Wandering among the ruins, Svitlana Zavaly was searching desperately for anything that could be salvaged from the rubble of her home destroyed by a Russian bomb in north-east Ukraine.

AFP

“We’ve got nothing left,” said the 67-year-old resident of the village of Velyka Pysarivka that lies just five kilometres (three miles) from the Russian border.

For around ten days in mid-March, Russian bombs, shells and rockets rained down on the village and others along the frontier, in apparent retribution for incursions into Russia by pro-Kyiv Russian fighters.

“We had everything. And in an instant, this happened. It’s a good thing we had left two days earlier,” said Zavaly, wearing an oversized mackintosh, a white scarf around her hair and orange gardening gloves.

She and her husband had returned just for the day. They are living temporarily in Okhtyrka, a town about 40 kilometres west of Velyka Pysarivka, where they were evacuated like many other residents of the bombed areas.

On 17 March, a neighbour who had stayed in the village that had a population of 4,000 before the war, called her at 4 am.

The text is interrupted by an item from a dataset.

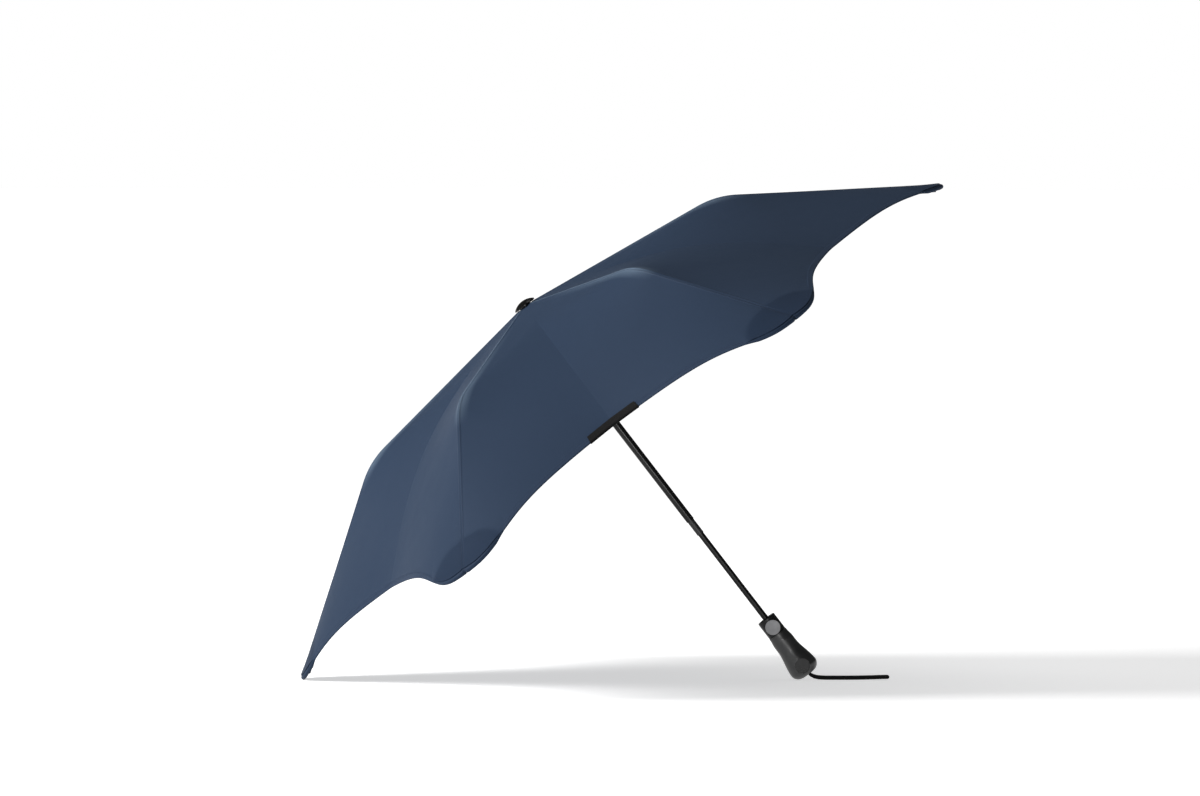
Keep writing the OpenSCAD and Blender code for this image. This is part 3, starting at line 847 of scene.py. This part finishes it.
def pale_floor():
    """Pale floor: its own glow rises where the studio lights no longer reach."""
    p = Paint("pale_floor", Roughness=0.9, Specular_IOR_Level=0.0, Emission_Color=(1.0, 1.0, 1.0, 1.0))
    where = p.place()
    p.set("Base Color", p.mix(p.noise(where, 3.0, 2.0), grey(0.8), grey(0.82)))
    far = p.node("ShaderNodeVectorMath", {0: where}, operation="LENGTH").outputs["Value"]
    inputs = {"Value": far, "From Min": LIT_RADIUS, "From Max": GLOW_RADIUS,
              "To Min": FLOOR_GLOW_NEAR, "To Max": FLOOR_GLOW_FAR}
    p.set("Emission Strength", p.node("ShaderNodeMapRange", inputs).outputs[0])
    return p.material


def make_stage():
    """A flat floor that is open on all sides, so that no view of the object is blocked."""
    mesh = bpy.data.meshes.new("floor")
    corners = [(-FLOOR_REACH, -FLOOR_REACH, 0.0), (FLOOR_REACH, -FLOOR_REACH, 0.0),
               (FLOOR_REACH, FLOOR_REACH, 0.0), (-FLOOR_REACH, FLOOR_REACH, 0.0)]
    mesh.from_pydata(corners, [], [(0, 1, 2, 3)])
    mesh.materials.append(pale_floor())
    floor = bpy.data.objects.new("floor", mesh)
    bpy.context.scene.collection.objects.link(floor)


def studio_air(world, dim, bright):
    """White surroundings, bright in a narrow band at the horizon and dim elsewhere."""
    world.use_nodes = True
    tree = world.node_tree
    background = tree.nodes["Background"]
    background.inputs[0].default_value = (1.0, 1.0, 1.0, 1.0)
    way = tree.nodes.new("ShaderNodeTexCoord")
    split = tree.nodes.new("ShaderNodeSeparateXYZ")
    tree.links.new(way.outputs["Generated"], split.inputs[0])
    height = tree.nodes.new("ShaderNodeMath")
    height.operation = "ABSOLUTE"
    tree.links.new(split.outputs[2], height.inputs[0])
    ramp = tree.nodes.new("ShaderNodeMapRange")
    for name, value in (("From Min", HORIZON_BAND), ("From Max", 2.0 * HORIZON_BAND),
                        ("To Min", bright), ("To Max", dim)):
        ramp.inputs[name].default_value = value
    tree.links.new(height.outputs[0], ramp.inputs["Value"])
    tree.links.new(ramp.outputs[0], background.inputs[1])


def area_light(name, place, target, size, power):
    data = bpy.data.lights.new(name, "AREA")
    data.shape = "RECTANGLE"
    data.size = size[0]
    data.size_y = size[1]
    data.energy = power
    light = bpy.data.objects.new(name, data)
    direction = Vector(target) - Vector(place)
    light.location = place
    light.rotation_euler = direction.to_track_quat("-Z", "Y").to_euler()
    bpy.context.scene.collection.objects.link(light)


def make_lights():
    world = bpy.data.worlds.new("studio")
    studio_air(world, 0.07, 1.0)
    bpy.context.scene.world = world
    bpy.context.scene.view_settings.view_transform = "Standard"
    area_light("key", (-3.2, -0.6, 1.7), (-0.1, 0.0, 0.3), (1.6, 1.6), 200.0)
    area_light("top", (0.0, 0.5, 2.9), (0.0, 0.0, 0.2), (2.4, 2.0), 20.0)
    area_light("handle", (0.05, -2.6, 0.32), (0.2, 0.0, 0.08), (0.5, 0.5), 8.0)


make_camera()
make_stage()
make_lights()
make_strap(webbing("strap_webbing", 0.008, 0.0011))
make_canopy(canopy_cloth())
make_label(webbing("label_black", 0.004, 0.0006))
dress_frame()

“He said that a bomb had hit our house directly. And just like that we had become homeless,” the pensioner said, her eyes welling up.

Two weeks, 200 bombs

Almost all the buildings in the centre of Velyka Pysarivka were destroyed in the waves of Russian strikes.

“There were constant explosions,” deputy police chief Oleksiy Bryl told AFP.

“Today, the situation has stabilised and the bombardments have decreased.”

Fighting flared up on March 12 when Russia claimed to have repelled incursions from Ukraine on two border regions.

Not far from Velyka Pysarivka, pro-Kyiv fighters from the Russian Volunteer Corps and Sibir attacked their homeland.

Further to the north, incursions were carried out by the Freedom of Russia Legion.

A fighter from one of those units told AFP on March 12 the attacks were aimed at striking Russian President Vladimir Putin’s regime ahead of elections that saw him claim a new six-year term.

The clashes lasted a few days and then the incursions ceased.

But over a fortnight, 567 strikes were recorded by local authorities in Velyka Pysarivka and surrounding villages, including 200 from powerful aerial bombs.

The punishing bombardments left six people dead and a dozen wounded.

“We left on the 14th, Thursday… from hell. We were being bombed, planes were flying,” said Valentina, a 67-year-old resident, not wanting to give her surname.

She was evacuated to Okhtyrka as well.

Oleksiy Moroz, 38, said he knew that when the pro-Kyiv fighters launched their assaults across the border “there would be a boomerang effect”.

He too was evacuated with his family in the subsequent bombings.

‘Stupid idea’

“On the 13th, the air strikes began. On the night of the 13th to the 14th, (Moscow’s forces) struck all night, without interruption,” said his wife Yulia Drokina, 33.

“On the morning of the 14th, we left in an evacuation bus under intense bombardment… It was no longer possible to stay.”

Asked why they thought the pro-Kyiv fighters had staged their incursions, several residents told AFP of a rumour that Russian troops had amassed on the border and were preparing an attack.

“We were afraid that if the (anti-Kremlin Russian) battalion didn’t intervene, we might be under occupation,” said Drokina.

“And being occupied is scarier than being bombed.”

But some were less supportive of the operations by the Ukrainian-backed fighters.

Sitting in a wheelchair with a cigarette in his mouth, one 69-year-old resident who had stayed behind said the cross-border assaults had been “a stupid idea”.

“We have fewer people than them, and less equipment,” he said, referring to Russian forces and refusing to give his name.

“They detect you immediately with a drone”.